When parents are separated, there will almost always be a child support obligation from one parent to the other to support the children financially. Basic child support is determined based off of a calculation, taking into account both parents’ gross monthly incomes and the amount of time each parent spends with the children. More information on how to determine basic child support is available on the Minnesota Department of Human Services’ website. But how are other costs, such as daycare or medical expenses, divided between the parents?
Basic Child Support
In general, basic child support is not negotiable, though this can vary depending on your situation. However, extra expenses may be divided in any way that the parties agree. If one party earns significantly more money than the other, that parent may assume the costs of all extra expenses. More commonly, the expenses are shared equally by the parents. However, the most common way the expenses are divided is based on the Parental Income for Determining Child Support, known as “PICS”.
PICS is determined by looking at the total amount of income available for support of a child per month and figuring out what percentage each parent contributes to that amount.
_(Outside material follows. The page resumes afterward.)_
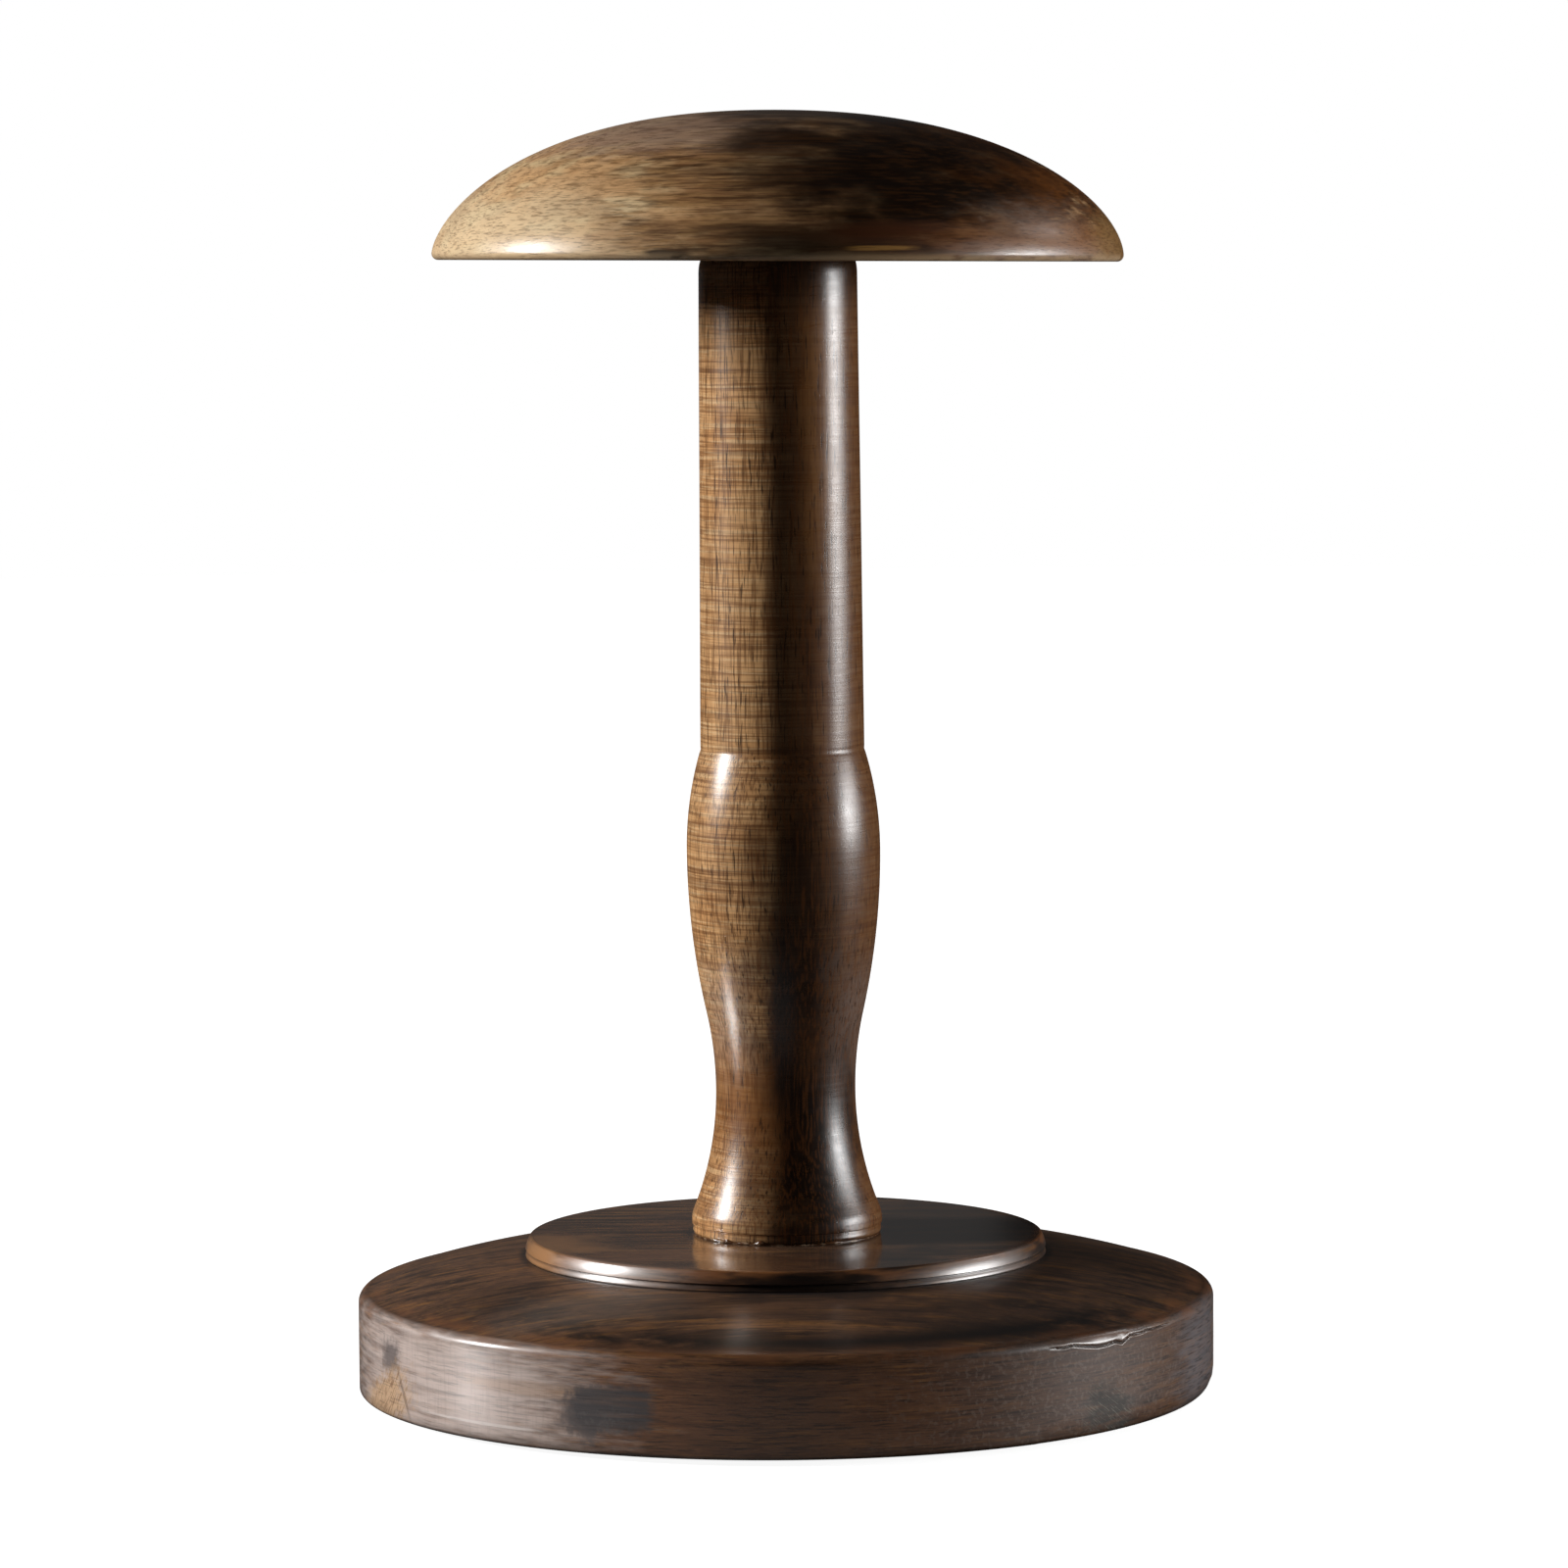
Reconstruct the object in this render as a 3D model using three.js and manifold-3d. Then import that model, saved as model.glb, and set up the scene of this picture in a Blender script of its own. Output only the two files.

For example, if Parent A earns $1000 per month and Parent B earns $2,000 per month, then the total amount available to support the children is $3,000; Parent A earns 33% of that, and Parent B earns 67%. Generally, Parent A would be responsible for 33% of all monthly medical insurance premiums, any unreimbursed medical expenses, and daycare expenses for the children, and Parent B would be responsible for 67% of those expenses.
If the parties agree to share in additional expenses for the children such as costs for extracurricular activities or private school tuition, those costs are generally divided in the same way that the parties agreed to.